Paganelli, M. (2020). Adam Smith and economic development in theory and practice: A rejection of stadial model?Journal of the History of Economic Thought. Web.
Svizzero, S., & Tisdell, C. (2016). Economic evolution, diversity of societies and stages of economic development: A critique of theories applied to hunters and gatherers and their successors. Economic Methodology, Philosophy, & History, 4, 1-18.
Smith, A. (2007). An inquiry into the nature and causes of the wealth of nations – books I, II, III, IV, and V. MetaLibri.
Malthus, T. (1820). Principles of Political Economy, Considered with a View to their Practical Application. John Murray.
Malthus, T. (1998). An essay on the principle of population. Electronic Scholarly Publishing Project.
Ricardo, D. (2001). On the principles of political economy and taxation. Batoche Boks.
Ryan-Collins, J. (2017). How land dissapeared from economic theory. Web.
Beuve, J., Brousseau, E., & Sgard, J. (2016). Mercantilism and bureaucratic modernization in the early eighteenth-century France.
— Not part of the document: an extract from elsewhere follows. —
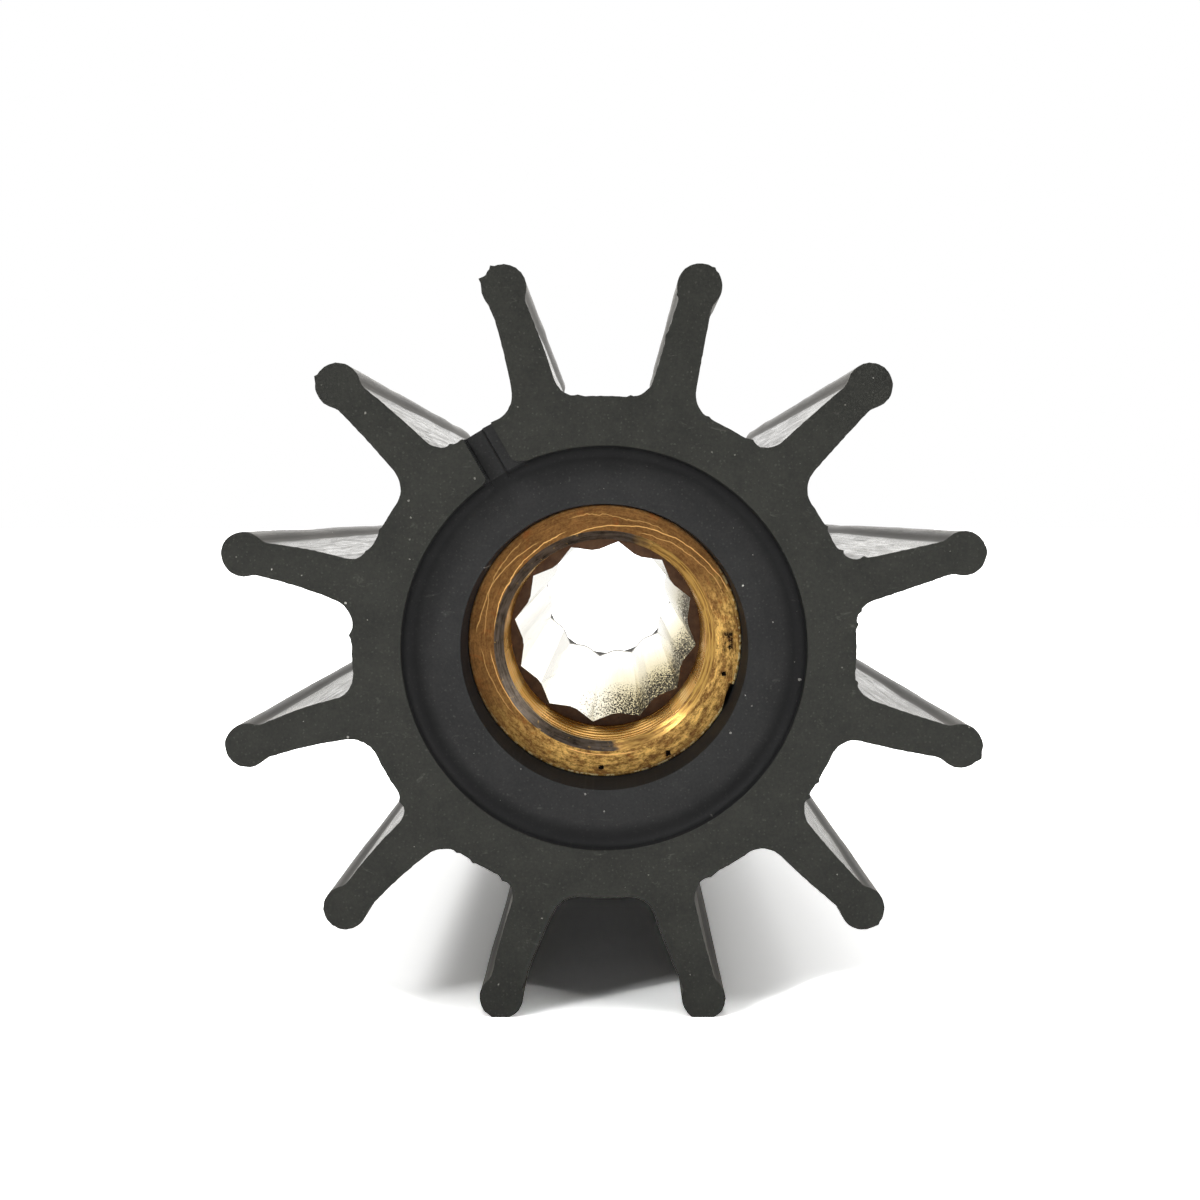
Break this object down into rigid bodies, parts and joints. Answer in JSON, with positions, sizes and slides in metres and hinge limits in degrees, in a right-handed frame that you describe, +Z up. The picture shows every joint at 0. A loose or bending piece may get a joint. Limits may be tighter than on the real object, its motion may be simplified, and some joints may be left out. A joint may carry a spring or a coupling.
{
  "type": "rubber pump impeller",
  "caption": "Moulded rubber impeller with straight round-tipped vanes on a hub, bonded to a metal insert with a splined bore.",
  "frame": {"origin": "on the shaft axis, halfway along the rubber wheel, inside the splined length of the insert", "axes": "+Y along the shaft axis, from the end with the vent groove to the plain end; +Z up as the wheel stands on two of its vanes; +X to the right seen from the vent groove end"},
  "size_m": [0.0922, 0.0888, 0.0916],
  "materials": {
    "rubber": "matte, moulded, dusty",
    "insert_metal": "turned bronze, aged and stained, splines bright"
  },
  "bodies": {
    "root": {"rubber_body": "rubber", "spline_insert": "insert_metal"}
  },
  "joints": []
}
The Economic History Review, 70(2), 1-32.
Edwards, E. (2018). Bitcoin and value: A labor theory perspective. The Partially Examined Life: Web.
Gauthier, F. (2015). Political economy in the eighteenth century: Popular or despotic? The physiocrats against the right to existence. Economic Thought, 4(1), 47-66.
Genç, S., & Kurt, F. (2016). The changing role of the state during the development of the economic thought: Mercantilism, pysiocracy and classical economists. International Journal of Scientific and Engineering Research, 7(11), 552-556.
De Silva, T., & Tenreyro, S. (2017). Population control policies and fetility convergence. Journal of Economic Perspectives, 13(14), 205-228.
Rahman, M. (2018). Validity of Malthusian theory of population in 20th century in terms of using scientific technology to the economic growth and strength. International Journal of Tax Economics and Management, 1(1), 13-21.
The Economist. (2020). Africa’s population will double by 2050.